Task to carry out:
In the listing that follows, the range to quote begins at the line that has "return hose.cut(rubber_boot())" and ends after the line that has "before = set(bpy.data.objects)"; quote it verbatim and add nothing.

Material for this exercise:
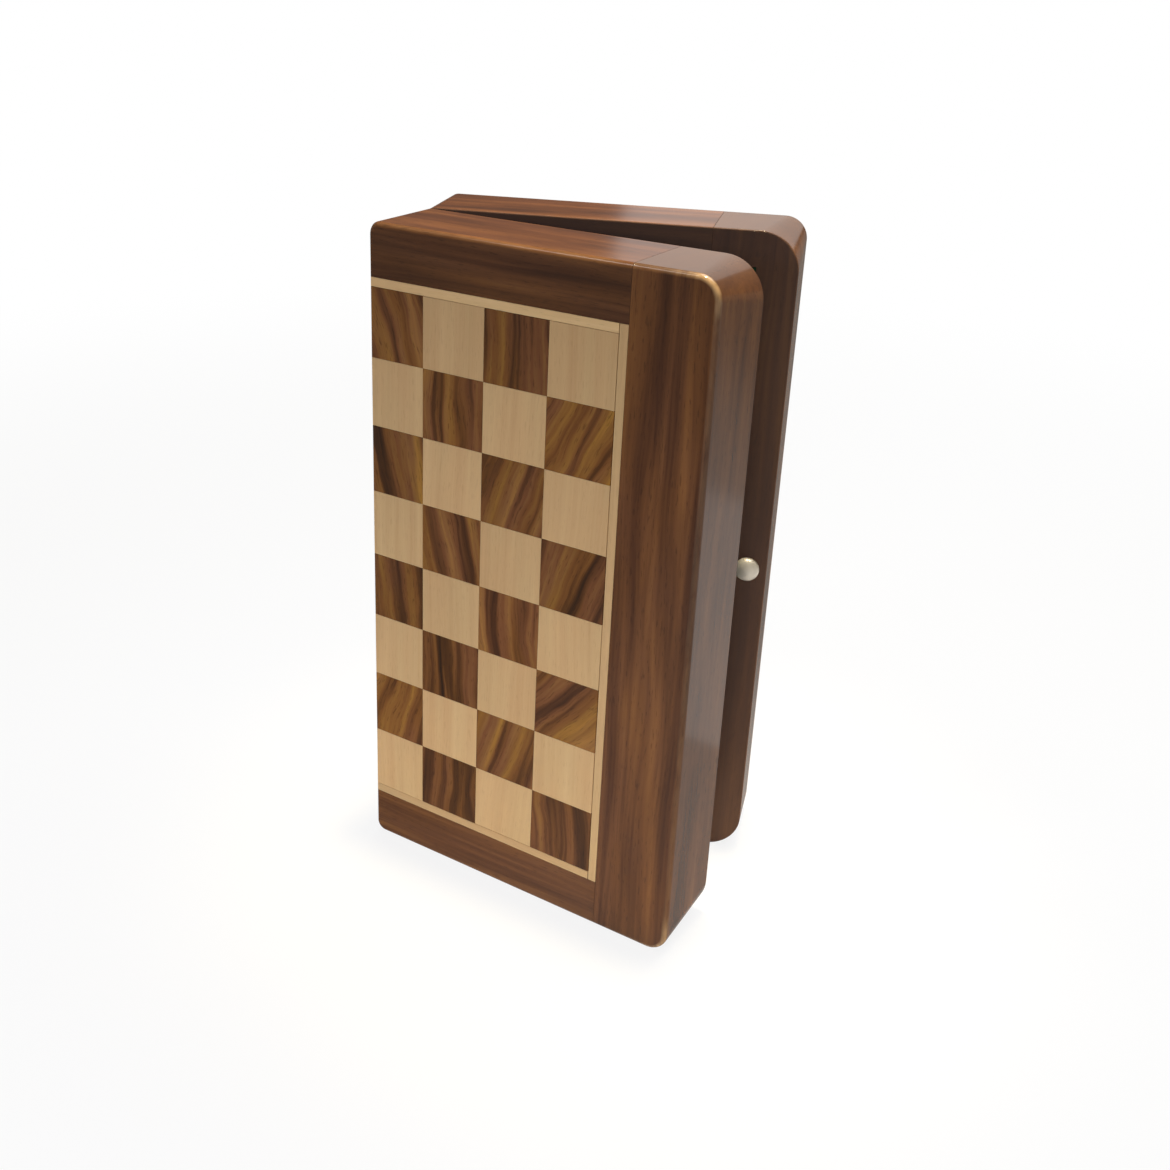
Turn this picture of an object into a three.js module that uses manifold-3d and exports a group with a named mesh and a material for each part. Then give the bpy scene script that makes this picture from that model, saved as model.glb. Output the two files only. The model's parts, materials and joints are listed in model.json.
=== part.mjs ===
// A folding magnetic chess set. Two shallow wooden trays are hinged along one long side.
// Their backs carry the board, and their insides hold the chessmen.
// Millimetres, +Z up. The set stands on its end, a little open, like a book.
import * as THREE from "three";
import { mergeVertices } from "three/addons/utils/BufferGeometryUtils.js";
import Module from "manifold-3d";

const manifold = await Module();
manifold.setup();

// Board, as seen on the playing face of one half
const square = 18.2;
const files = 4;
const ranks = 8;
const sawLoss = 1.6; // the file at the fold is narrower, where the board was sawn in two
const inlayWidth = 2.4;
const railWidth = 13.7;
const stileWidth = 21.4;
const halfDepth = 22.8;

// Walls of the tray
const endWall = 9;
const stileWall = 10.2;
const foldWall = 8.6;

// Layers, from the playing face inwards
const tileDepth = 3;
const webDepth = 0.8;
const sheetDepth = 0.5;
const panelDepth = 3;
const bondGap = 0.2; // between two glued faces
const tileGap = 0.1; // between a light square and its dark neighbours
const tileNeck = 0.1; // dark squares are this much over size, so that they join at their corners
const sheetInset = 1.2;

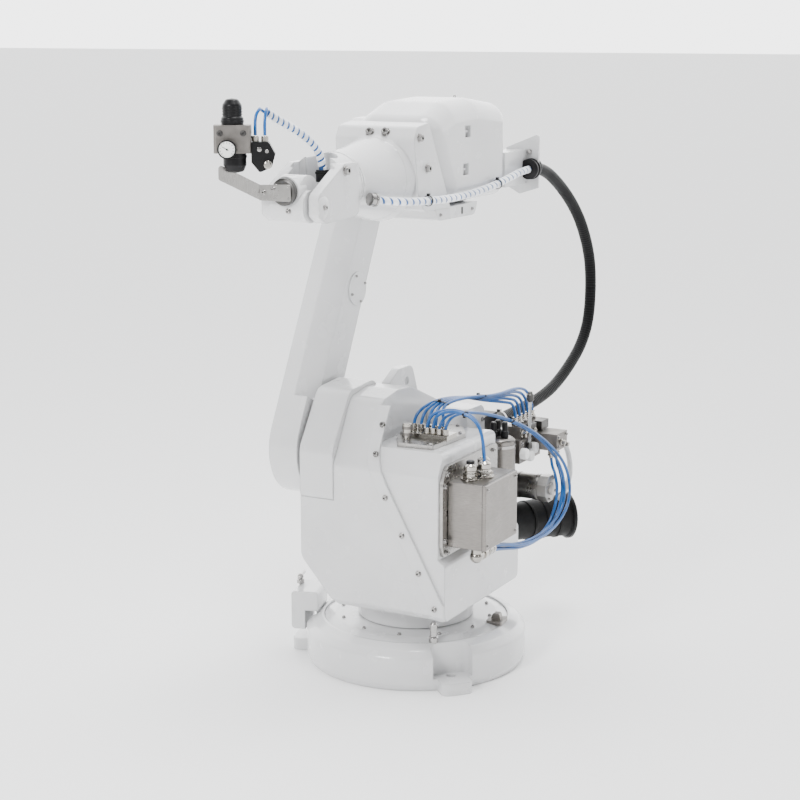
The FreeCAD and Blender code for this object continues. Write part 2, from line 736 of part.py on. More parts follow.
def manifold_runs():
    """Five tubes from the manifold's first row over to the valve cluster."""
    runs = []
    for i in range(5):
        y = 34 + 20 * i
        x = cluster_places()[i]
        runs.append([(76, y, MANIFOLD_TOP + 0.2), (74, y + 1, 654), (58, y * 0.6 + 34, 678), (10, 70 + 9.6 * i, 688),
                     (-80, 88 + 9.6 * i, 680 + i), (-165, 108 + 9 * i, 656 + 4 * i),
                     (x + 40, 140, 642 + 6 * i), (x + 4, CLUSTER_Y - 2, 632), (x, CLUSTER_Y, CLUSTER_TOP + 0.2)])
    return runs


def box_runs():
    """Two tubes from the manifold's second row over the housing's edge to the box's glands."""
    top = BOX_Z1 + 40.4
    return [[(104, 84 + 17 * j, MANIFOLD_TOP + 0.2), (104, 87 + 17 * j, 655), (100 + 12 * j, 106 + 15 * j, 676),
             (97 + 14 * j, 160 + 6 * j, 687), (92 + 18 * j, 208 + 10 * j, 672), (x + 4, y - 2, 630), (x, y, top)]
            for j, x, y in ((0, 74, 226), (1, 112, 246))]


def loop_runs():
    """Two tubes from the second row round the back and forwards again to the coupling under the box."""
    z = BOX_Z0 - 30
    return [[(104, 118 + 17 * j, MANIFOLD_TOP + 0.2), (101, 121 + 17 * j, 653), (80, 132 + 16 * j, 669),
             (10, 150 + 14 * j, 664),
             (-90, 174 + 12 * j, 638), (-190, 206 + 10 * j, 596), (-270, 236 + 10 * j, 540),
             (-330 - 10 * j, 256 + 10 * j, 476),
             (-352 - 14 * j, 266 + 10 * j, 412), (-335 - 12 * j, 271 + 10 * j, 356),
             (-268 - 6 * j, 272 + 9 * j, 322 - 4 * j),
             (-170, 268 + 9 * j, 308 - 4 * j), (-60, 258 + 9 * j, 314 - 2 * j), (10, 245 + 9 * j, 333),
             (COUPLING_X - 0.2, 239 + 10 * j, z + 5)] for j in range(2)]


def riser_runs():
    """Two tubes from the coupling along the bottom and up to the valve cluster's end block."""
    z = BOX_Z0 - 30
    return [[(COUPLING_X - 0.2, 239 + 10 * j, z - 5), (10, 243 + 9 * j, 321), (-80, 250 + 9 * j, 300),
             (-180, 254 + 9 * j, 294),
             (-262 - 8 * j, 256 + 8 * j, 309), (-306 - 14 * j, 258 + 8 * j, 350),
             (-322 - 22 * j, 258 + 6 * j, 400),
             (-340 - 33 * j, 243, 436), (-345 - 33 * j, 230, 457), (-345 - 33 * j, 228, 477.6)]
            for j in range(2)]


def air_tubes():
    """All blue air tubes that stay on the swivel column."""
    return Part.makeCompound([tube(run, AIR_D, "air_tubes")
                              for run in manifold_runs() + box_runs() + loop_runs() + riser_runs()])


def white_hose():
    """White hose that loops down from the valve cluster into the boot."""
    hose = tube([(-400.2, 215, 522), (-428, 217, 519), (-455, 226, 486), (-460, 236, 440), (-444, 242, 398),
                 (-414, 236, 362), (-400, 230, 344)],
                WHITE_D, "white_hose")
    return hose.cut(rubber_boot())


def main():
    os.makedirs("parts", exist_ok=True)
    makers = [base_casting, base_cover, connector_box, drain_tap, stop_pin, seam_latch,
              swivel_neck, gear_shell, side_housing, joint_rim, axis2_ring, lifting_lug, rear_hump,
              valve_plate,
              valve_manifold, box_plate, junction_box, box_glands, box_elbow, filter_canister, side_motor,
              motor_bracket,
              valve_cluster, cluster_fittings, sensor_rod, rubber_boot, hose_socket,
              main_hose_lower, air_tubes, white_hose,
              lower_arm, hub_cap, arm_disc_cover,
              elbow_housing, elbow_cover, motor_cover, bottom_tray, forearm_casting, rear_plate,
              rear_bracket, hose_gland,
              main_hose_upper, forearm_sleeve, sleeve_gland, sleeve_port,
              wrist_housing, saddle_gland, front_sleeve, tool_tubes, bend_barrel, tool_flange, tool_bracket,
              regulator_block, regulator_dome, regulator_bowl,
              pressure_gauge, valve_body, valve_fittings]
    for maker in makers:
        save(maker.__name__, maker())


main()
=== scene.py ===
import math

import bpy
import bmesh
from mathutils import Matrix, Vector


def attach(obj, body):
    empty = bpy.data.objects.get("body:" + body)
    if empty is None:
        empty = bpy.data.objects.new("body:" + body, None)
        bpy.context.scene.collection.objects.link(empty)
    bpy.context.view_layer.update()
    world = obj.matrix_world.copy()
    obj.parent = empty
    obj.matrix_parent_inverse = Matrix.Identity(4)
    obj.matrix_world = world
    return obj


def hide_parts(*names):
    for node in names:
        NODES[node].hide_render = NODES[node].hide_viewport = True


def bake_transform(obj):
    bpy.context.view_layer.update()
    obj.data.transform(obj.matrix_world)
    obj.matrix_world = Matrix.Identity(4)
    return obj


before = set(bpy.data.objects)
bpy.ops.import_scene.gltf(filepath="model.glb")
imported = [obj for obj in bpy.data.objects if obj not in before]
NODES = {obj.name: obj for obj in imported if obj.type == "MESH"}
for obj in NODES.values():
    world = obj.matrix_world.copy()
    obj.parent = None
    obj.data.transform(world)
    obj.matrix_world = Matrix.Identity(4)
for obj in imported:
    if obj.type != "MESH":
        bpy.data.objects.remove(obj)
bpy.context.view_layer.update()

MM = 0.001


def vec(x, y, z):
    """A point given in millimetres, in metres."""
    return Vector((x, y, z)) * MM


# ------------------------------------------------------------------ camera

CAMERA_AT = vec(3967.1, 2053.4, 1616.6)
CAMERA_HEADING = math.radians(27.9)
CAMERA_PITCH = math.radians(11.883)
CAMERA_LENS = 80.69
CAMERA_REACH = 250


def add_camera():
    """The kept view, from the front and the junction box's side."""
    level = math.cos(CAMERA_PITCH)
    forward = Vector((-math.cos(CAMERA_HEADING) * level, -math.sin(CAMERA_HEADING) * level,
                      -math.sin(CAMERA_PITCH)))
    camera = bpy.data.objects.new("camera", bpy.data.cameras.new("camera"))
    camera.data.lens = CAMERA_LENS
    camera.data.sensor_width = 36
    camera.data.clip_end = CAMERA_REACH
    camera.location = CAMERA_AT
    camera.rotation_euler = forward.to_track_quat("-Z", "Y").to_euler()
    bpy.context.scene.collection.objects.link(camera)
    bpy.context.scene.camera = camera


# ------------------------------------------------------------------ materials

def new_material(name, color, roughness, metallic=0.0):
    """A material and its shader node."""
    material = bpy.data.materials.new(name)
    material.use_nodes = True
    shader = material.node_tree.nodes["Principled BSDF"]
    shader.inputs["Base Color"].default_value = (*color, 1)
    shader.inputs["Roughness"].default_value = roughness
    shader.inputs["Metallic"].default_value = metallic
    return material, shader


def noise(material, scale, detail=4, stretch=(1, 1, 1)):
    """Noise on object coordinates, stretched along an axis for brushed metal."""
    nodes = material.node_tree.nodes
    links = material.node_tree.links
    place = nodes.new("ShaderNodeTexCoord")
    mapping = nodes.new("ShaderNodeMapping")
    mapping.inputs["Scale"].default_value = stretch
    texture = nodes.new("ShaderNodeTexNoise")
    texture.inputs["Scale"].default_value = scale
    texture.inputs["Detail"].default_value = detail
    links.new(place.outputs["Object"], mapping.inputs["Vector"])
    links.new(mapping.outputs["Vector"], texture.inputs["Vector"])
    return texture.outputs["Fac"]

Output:
    return hose.cut(rubber_boot())


def main():
    os.makedirs("parts", exist_ok=True)
    makers = [base_casting, base_cover, connector_box, drain_tap, stop_pin, seam_latch,
              swivel_neck, gear_shell, side_housing, joint_rim, axis2_ring, lifting_lug, rear_hump,
              valve_plate,
              valve_manifold, box_plate, junction_box, box_glands, box_elbow, filter_canister, side_motor,
              motor_bracket,
              valve_cluster, cluster_fittings, sensor_rod, rubber_boot, hose_socket,
              main_hose_lower, air_tubes, white_hose,
              lower_arm, hub_cap, arm_disc_cover,
              elbow_housing, elbow_cover, motor_cover, bottom_tray, forearm_casting, rear_plate,
              rear_bracket, hose_gland,
              main_hose_upper, forearm_sleeve, sleeve_gland, sleeve_port,
              wrist_housing, saddle_gland, front_sleeve, tool_tubes, bend_barrel, tool_flange, tool_bracket,
              regulator_block, regulator_dome, regulator_bowl,
              pressure_gauge, valve_body, valve_fittings]
    for maker in makers:
        save(maker.__name__, maker())


main()
=== scene.py ===
import math

import bpy
import bmesh
from mathutils import Matrix, Vector


def attach(obj, body):
    empty = bpy.data.objects.get("body:" + body)
    if empty is None:
        empty = bpy.data.objects.new("body:" + body, None)
        bpy.context.scene.collection.objects.link(empty)
    bpy.context.view_layer.update()
    world = obj.matrix_world.copy()
    obj.parent = empty
    obj.matrix_parent_inverse = Matrix.Identity(4)
    obj.matrix_world = world
    return obj


def hide_parts(*names):
    for node in names:
        NODES[node].hide_render = NODES[node].hide_viewport = True


def bake_transform(obj):
    bpy.context.view_layer.update()
    obj.data.transform(obj.matrix_world)
    obj.matrix_world = Matrix.Identity(4)
    return obj


before = set(bpy.data.objects)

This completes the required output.